Pedram Dibazar, Judith Naeff (eds)

Visualizing the Street

New Practices of Documenting, Navigating and Imagining the City

From user-generated images of streets to professional architectural renderings, and from digital maps and drone footages to representations of invisible digital ecologies, this collection of essays analyses the emergent practices of visualizing the street. Today, advancements in digital technologies of the image have given rise to the production and dissemination of imagery of streets and urban realities in multiple forms. The ubiquitous presence of digital visualizations has in turn created new forms of urban practice and modes of spatial encounter. Everyone who carries a smartphone not only plays an increasingly significant role in the production, editing and circulation of images of the street, but also relies on those images to experience urban worlds and to navigate in them. Such entangled forms of image-making and image-sharing have constructed new imaginaries of the street and have had a significant impact on the ways in which contemporary and future streets are understood, imagined, documented, navigated, mediated and visualized. Visualizing the Street investigates the social and cultural significance of these new developments at the intersection of visual culture and urban space. The interdisciplinary essays provide new concepts, theories and research methods that combine close analyses of street images and imaginaries with the study of the practices of their production and circulation.
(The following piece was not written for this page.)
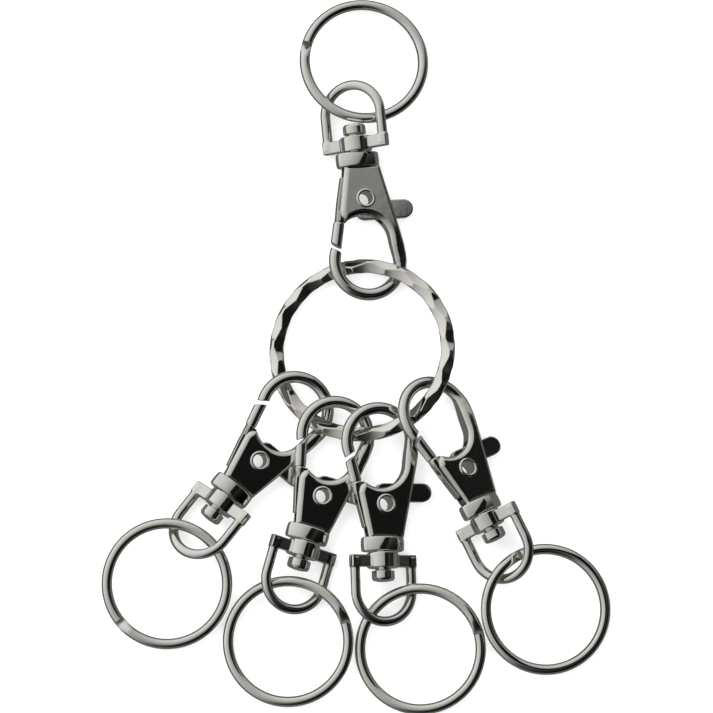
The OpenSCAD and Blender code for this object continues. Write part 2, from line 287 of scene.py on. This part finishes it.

The book covers a wide range of visible and invisible geographies — From Hong Kong’s streets to Rio’s favelas, from Sydney’s suburbs to London’s street markets, and from Damascus’ war-torn streets to Istanbul’s sidewalks — and engages with multiple ways in which visualizations of the street function to document street protests and urban change, to build imaginaries of urban communities and alternate worlds, and to help navigate streetscapes.
Editors

Pedram Dibazar

Pedram Dibazar is a lecturer in the Humanities with a focus on cultural analysis at Amsterdam University College.

Judith Naeff

Judith Naeff is Assistant Professor Cultures of the Middle East at Leiden University.